Friday, October 10, 2003

When we first moved into our new apartment in Dallas the cable was already connected and we were enjoying the free mental masturbation. It was eventually turned off and we didn't jump at getting it turned back on. Consequently we have been living without television for two months. I love it. I never thought that I'd be able to live without it but life is actually easier. I feel cleaner, I'm not constantly bombarded with tampon commercials and predictable banal sitcom humor. In order to keep ourselves informed we have been reading magazines and getting our news from various internet sources (non-network TV sources).

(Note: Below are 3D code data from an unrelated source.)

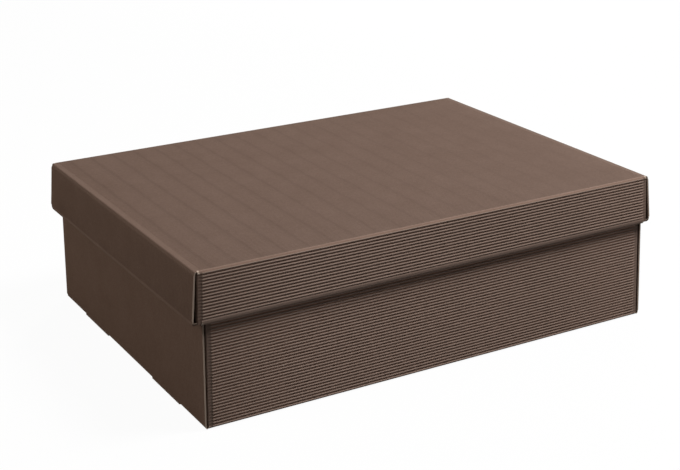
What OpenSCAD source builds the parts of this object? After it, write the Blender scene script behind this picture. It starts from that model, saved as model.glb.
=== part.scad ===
// Closed two-piece box folded from ribbed (open-flute) board: a tray base and a lid that
// telescopes over it. Each piece is one folded sheet with its ribs on the outside.
// X runs along the long side, Y across it, Z up, with the origin under the middle of the base.

/* [Box] */
// Length of the lid between the folds of its corners
box_length = 403; // [300:1:480]
// Width of the lid over its ribs
box_width = 300; // [220:1:360]
// Height of the closed box
box_height = 123.4; // [90:0.1:160]
// Depth of the lid's walls
lid_depth = 41; // [30:1:70]

/* [Board] */
// Distance from one rib to the next
flute_pitch = 2.4; // [2.2:0.1:3.2]
// Height of a rib over the liner
rib_height = 0.7; // [0.5:0.05:0.8]
// Thickness of the liner, which is also that of a crushed fold
liner = 0.6; // [0.5:0.05:0.8]
// Share of the pitch that the top of a rib takes
crest_share = 0.45; // [0.3:0.05:0.6]

/* [Folds] */
// Outer radius of the folds along the ribs
fold_radius = 1.5; // [1.2:0.1:2]
// Outer radius of the folds across the ribs, at the ends
end_fold_radius = 2; // [1.6:0.1:2.6]
// Width of the strip beside an end fold where the ribs are crushed
crushed_strip = 4.1; // [4:0.1:6]
// Height of the smooth rolled edge of the long walls
hem_height = 4; // [3.6:0.1:6]
// Depth of the layer that the rolled edge turns in
hem_return = 20; // [10:1:26]
// Lean of the lid's ends, measured at their rim
lid_lean = 2.5; // [0.5:0.1:3]
// Lean of the base's ends, measured at their rim
base_lean = 0.4; // [0.2:0.1:3]
// Radius of the cut corners at the rim of an end
rim_corner_radius = 2.5; // [1:0.1:3]

/* [Locks] */
// Length of the tabs that lock the turned-in ends of the base
tab_length = 53; // [30:1:60]
// Distance of a tab's middle from the middle of the end
tab_offset = 73; // [40:1:76]
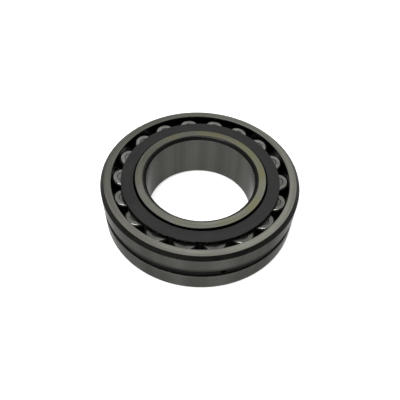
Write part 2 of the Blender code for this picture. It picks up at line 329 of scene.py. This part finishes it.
def phosphated(name):
    """Pressed sheet with a dark phosphate surface: charcoal, faintly grained, paler where rubbed."""
    graph = Graph(name)
    place, turned = turning_vector(graph, around=0.02)
    grain = graph.noise(place, SHEET_GRAIN, roughness=0.7)
    patch = graph.noise(place, SHEET_PATCHES, detail=5.0, roughness=0.62)
    rubbed = graph.noise(turned, RUBBED_LINES, detail=4.0)
    charcoal = (0.0088, 0.0090, 0.0084)
    paler = (0.0158, 0.0158, 0.0148)
    worn = (0.024, 0.024, 0.0232)
    speck = (0.008, 0.008, 0.008)
    tone = graph.mix(graph.ranged(patch, 0.0, 1.0, 0.38, 0.64), charcoal, paler)
    tone = graph.mix(graph.ranged(rubbed, 0.0, 0.6, 0.5, 0.75), tone, worn)
    tone = graph.mix(graph.ranged(grain, 0.0, 0.35, 0.4, 0.75), tone, speck)
    graph.shade("Base Color", tone)
    graph.shade("Roughness", graph.ranged(patch, 0.42, 0.6, 0.3, 0.7))
    graph.shade("Normal", graph.bump(grain, SHEET_DEPTH, 0.35))
    graph.shade("Metallic", 0.35)
    return graph.material


def hardened_scale(name, black, grey, shine):
    """Unground corners and grooves: black scale from hardening, over coarse turning lines."""
    graph = Graph(name)
    place, turned = turning_vector(graph, around=0.006)
    lines = graph.noise(turned, SCALE_LINES)
    blotch = graph.noise(place, SCALE_BLOTCHES, detail=4.0)
    tone = graph.mix(graph.ranged(blotch, 0.0, 1.0, 0.3, 0.75), black, grey)
    graph.shade("Base Color", tone)
    graph.shade("Roughness", graph.ranged(lines, 0.36, 0.56))
    graph.shade("Normal", graph.bump(lines, SCALE_DEPTH, 0.4))
    graph.shade("Specular IOR Level", shine)
    return graph.material


FACE = steel("ground_face", base=(0.204, 0.204, 0.178), dark=(0.138, 0.138, 0.118), roughness=0.27)
OILED_FACE = steel(
    "oiled_face", base=(0.184, 0.185, 0.160), dark=(0.130, 0.130, 0.108), roughness=0.27,
    stain=(0.163, 0.158, 0.091),
)
# The outside and the bore are the rings' steel painted far darker than the faces, as shade; the outside
# also carries the shade painted over the groove's upper lip
OUTSIDE_PAINTED_SHADE = honed(
    "ground_outside_painted_shade", base=(0.073, 0.074, 0.066), dark=(0.048, 0.049, 0.043), roughness=0.30,
    edge=0.5, lip_painted_shade=True,
)
BORE_PAINTED_SHADE = honed(
    "honed_bore_painted_shade", base=(0.072, 0.073, 0.065), dark=(0.047, 0.048, 0.042), roughness=0.24, edge=0.65,
)
# Near-black steel: painted shade on the raceways, the inner ring's corners and the dark ring at the foot
# of each roller's dish
RACEWAY_PAINTED_SHADE = steel(
    "raceway", base=(0.036, 0.036, 0.034), dark=(0.024, 0.024, 0.023), roughness=0.26, lines=0.3,
)
SCALE = hardened_scale(
    "hardened_scale", black=(0.0015, 0.0015, 0.0014), grey=(0.006, 0.0058, 0.005), shine=0.1,
)
GROOVE = hardened_scale(
    "groove_scale", black=(0.0008, 0.0008, 0.0007), grey=(0.0025, 0.0024, 0.002), shine=0.02,
)
GUIDE = steel("guide_ring_iron", base=(0.07, 0.07, 0.068), dark=(0.045, 0.045, 0.043), roughness=0.45)
CAGE = phosphated("phosphated_sheet")
ROLLER_SIDE = steel(
    "roller_side", base=(0.12, 0.12, 0.115), dark=(0.09, 0.09, 0.085), roughness=0.22, lines=0.4,
)
ROLLER_END = steel(
    "roller_end", base=(0.176, 0.176, 0.164), dark=(0.130, 0.130, 0.121), roughness=0.24, lines=1.4,
)
ROLLER_DISH = steel(
    "roller_dish", base=(0.174, 0.174, 0.163), dark=(0.126, 0.126, 0.117), roughness=0.32, lines=1.6,
)


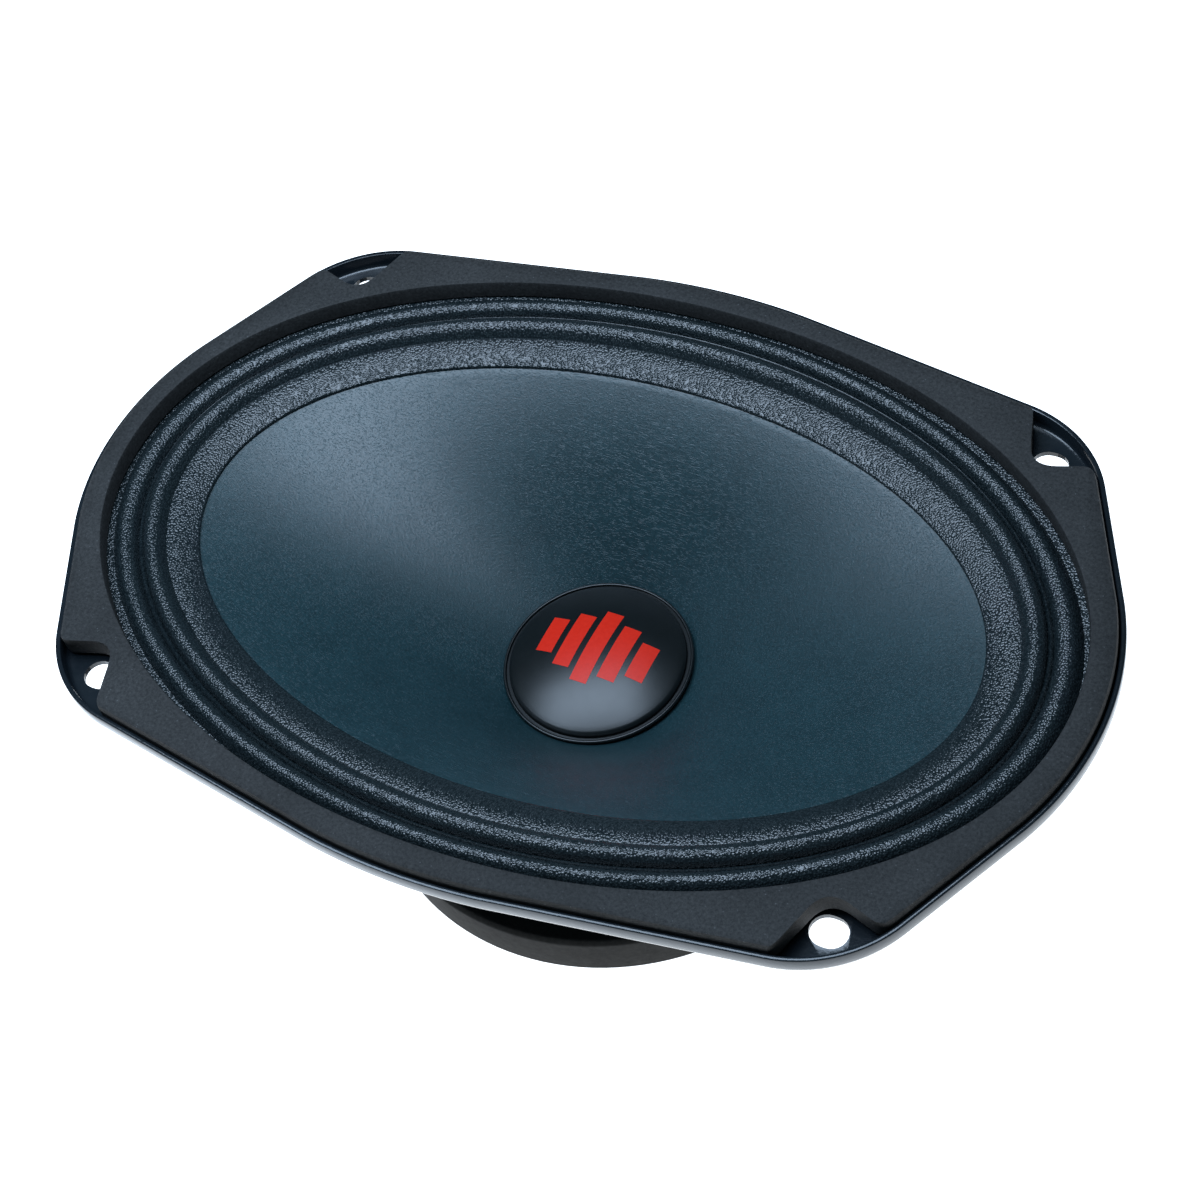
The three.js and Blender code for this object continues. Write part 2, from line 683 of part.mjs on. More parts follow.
add('basket_frame', basket(), finishes.blackPaint);
add('front_gasket', gasket(), finishes.fibre);
add('surround', surround(), finishes.cloth);
add('cone', cone(), finishes.bluePaper);
add('dust_cap', dustCap(), finishes.blackPlastic);
add('coil_former', tube(FORMER_INNER, FORMER_OUTER, FORMER_BOTTOM, FORMER_TOP), finishes.glassCloth);
add('coil_winding', tube(WRAP_INNER, WINDING_OUTER, WINDING_BOTTOM, WINDING_TOP), finishes.copper);
add('coil_paper_wrap', tube(WRAP_INNER, WRAP_OUTER, WINDING_TOP + 0.4, FORMER_TOP), finishes.brownPaper);
add('spider', spider(), finishes.yellowCloth);
add('back_plate_pole', yoke(), finishes.zincSteel);
add('vent_screen', turned([[0, 0.4], [SCREEN_RADIUS, 0.4], [SCREEN_RADIUS, 1], [0, 1]], 24), finishes.zincSteel);
add('ferrite_magnet', magnet(), finishes.ferrite);
add('top_plate', topPlate(), finishes.zincSteel);
rivetSpots.forEach(([x, y], i) => add(`plate_rivet_${i + 1}`, plateRivet(x, y), finishes.zincSteel));

add('terminal_board', terminalBoard(), finishes.board, boardGroup);
for (const [name, { side, width }] of Object.entries(tabs)) {
  const tab = add(`${name}_terminal`, terminalTab(width), finishes.tinnedBrass, boardGroup);
  tab.position.set(-side * TAB_X, 0, BOARD_THICKNESS);
}
BOARD_RIVETS.forEach((x, i) => add(`board_rivet_${i + 1}`, boardRivet(x), finishes.zincSteel, boardGroup));
add('positive_tinsel_lead', tinselLead(1), finishes.braid);
add('negative_tinsel_lead', tinselLead(-1), finishes.braid);
add('positive_coil_pad', solderPad(1), finishes.solder);
add('negative_coil_pad', solderPad(-1), finishes.solder);

export default model;
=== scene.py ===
"""A six by nine inch oval car loudspeaker, standing on its magnet with the cone facing up.

The pieces are built in millimetres in the frame of the CAD model, and scaled to metres as they are made:
+X runs along the long axis of the oval, +Y along the short one, and +Z is the loudspeaker's own axis.
"""

import math

import bpy
import numpy as np
from mathutils import Matrix, Vector


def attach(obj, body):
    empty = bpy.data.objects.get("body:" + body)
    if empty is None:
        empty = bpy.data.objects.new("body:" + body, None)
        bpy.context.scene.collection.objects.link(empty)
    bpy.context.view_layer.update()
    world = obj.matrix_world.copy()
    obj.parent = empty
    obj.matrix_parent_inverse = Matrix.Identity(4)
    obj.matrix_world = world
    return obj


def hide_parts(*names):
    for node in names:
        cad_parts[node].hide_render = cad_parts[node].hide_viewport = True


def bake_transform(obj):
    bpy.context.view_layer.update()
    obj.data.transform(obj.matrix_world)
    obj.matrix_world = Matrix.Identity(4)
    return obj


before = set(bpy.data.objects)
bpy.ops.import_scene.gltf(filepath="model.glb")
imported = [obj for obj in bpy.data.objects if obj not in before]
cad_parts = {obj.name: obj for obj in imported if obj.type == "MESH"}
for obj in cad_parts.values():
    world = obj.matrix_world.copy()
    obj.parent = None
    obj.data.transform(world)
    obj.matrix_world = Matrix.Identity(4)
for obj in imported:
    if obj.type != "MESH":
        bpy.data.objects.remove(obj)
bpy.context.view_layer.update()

MM = 0.001
TURN = 2 * math.pi

# ---------------------------------------------------------------- sizes, in millimetres

OVAL_STEPS = 240
ROUND_STEPS = 128

# Flange outline: side, end and corner arcs, joined by straight flanks.
HALF_LENGTH, HALF_WIDTH = 117.5, 80.0
SIDE_RADIUS, END_RADIUS, CORNER_RADIUS = 150.6, 64.5, 29.5
CORNER_X, CORNER_Y = 71.7, 40.75
END_X, SIDE_Y = HALF_LENGTH - END_RADIUS, HALF_WIDTH - SIDE_RADIUS

HOLE_X, HOLE_Y, HOLE_WIDTH, HOLE_LENGTH = 84.4, 58.6, 6.8, 7.8

# Gasket notch in the +X +Y corner: where its flanks meet the gasket's outer edge and each other.
NOTCH_SIDE_TIP, NOTCH_INSIDE, NOTCH_END_TIP = (77.4, 68.1), (82.1, 52.8), (94.6, 56.8)
NOTCH_ROUNDING = (2.4, 5.7, 2.6)

SHEET = 1.2
BASKET_FLOOR = 23.4
SPIDER_LEDGE = 31.0
FLANGE_TOP = 74.2
RIM_TOP = 78.0
GASKET_TOP = 79.9
SURROUND_BASE = 75.0
CONE_EDGE_Z = 71.8
CONE_NECK_Z = 38.0

# Ovals: half-length, half-width.
OPENING, OPENING_POWER = (110.6, 72.8), 2.06
LIP = (113.9, 75.3)
OUTER_FOOT = (109.9, 72.2)
VALLEY = (103.2, 66.9)
INNER_FOOT = (97.4, 61.0)
CONE_EDGE = (90.3, 54.2)
CONE_RIM = (97.2, 60.6)
CONE_NECK_RADIUS = 20.2
CLOTH = 0.5
PAPER = 0.9
ROLL_HEIGHT = 2.4

# Dust cap: a dome inside a narrow groove and a thin rim.
CAP_RADIUS, CAP_RIM_Z, CAP_FOOT_Z = 21.5, 40.6, 40.0
DOME_RADIUS, DOME_EDGE_Z, DOME_TOP_Z = 20.0, 41.3, 45.4

SPIDER_INNER, SPIDER_OUTER, SPIDER_Z = 19.85, 48.6, 32.0
SPIDER_WAVES, SPIDER_WAVE_HEIGHT = 4, 1.1

# Gap that neighbouring pieces keep.
CLEARANCE = 0.3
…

Eventually Brad broke down and he bought a TV antenna at Radio Shack earlier this week. I wasn't opposed to it but I wasn't excited about having television. Last night was the first night that I really had my first exposure to TV in two months. We were actually sitting down to watch some episodes of Sex and the City on DVD, a show that is witty and original, and as Brad was queuing the DVD up Primetime was coming on ABC. It was appalling. It was like watching the movie Network except this was reality, not a movie.

The show last night was about some of the most gripping issues of the week, Clay Aiken (the American Idol) and his new album, Kobe Bryant and his legal woes, and the attack of Roy Horn, the Las Vegas showman. I was puzzled because when I was younger I remember Diane Sawyer and Charlie Gibson being real journalists, and Primetime being an investigative magazine show not a cheap tabloid magazine show. The images of Clay swooshed across the screen accompanied by laser-like sound effects. The opening narrator sketched out the interview with Clay. They made it sound so remarkable that this nerdy middle class kid could make it in the big time, oh and he has a sister with a terminal illness...WE MUSNT FORGET THAT. I didn't watch the interview of course but I'm sure they made it seem that "because Clay's sister has a terminal illness, he was woebegone and turned to music, and that's why he is THE AMERICAN IDOL!!!!" (LASER SOUND FX, LASERS, SWOOSHING IMAGES, QUICK IMAGE OF DIANE LOOKING HEARTBROKEN, LASERS LASERS MORE LASERS).

The narrator continued sketching the other stories about the barely alive Las Vegas showman Roy Horn and the legal debacle of basketball star Kobe Bryant. The high point of the hype came when the narrator was introducing Diane Sawyer and Charlie Gibson. The laser sound effects were getting so intense and the images, the colors, the sounds then "LIVE FROM TIMES SQUARE NEW YORK CITY," said as if it was dangerous for them to be there because any minute terrorists could blow it all up so stay on the edge of your seats America, "Diane Sawyer and Charlie Gibson." The two walk out onto the roof of a building in times square. I turned it off at this point I couldn't take it.

I highly recommend to anyone who reads this to try living without television for a while. I think you'll find that your life will be so much more enriched. You will feel as if you've woken up. Life happens all around you, its not contained in a little box that sits in front of your couch. Don't let your life be lived through the eyes of CBS, NBC, ABC, CNN...etc. Go to museums and look at art, go to the park and enjoy the grass and trees, use your civic spaces, take up a hobby that you've always wanted to pursue, give YOURSELF that makeover that you've always wanted. You can start the latter by using television time to workout. Life is stranger than fiction and funnier than "Friends," extraordinary things happen to ordinary people every day (maybe even you) but its hard to see these things when you're blinded by lasers shooting out of Diane Sawyer's and Charlie Gibson's mouth.

"I'm mad as hell and I'm not gonna take it anymore!!!"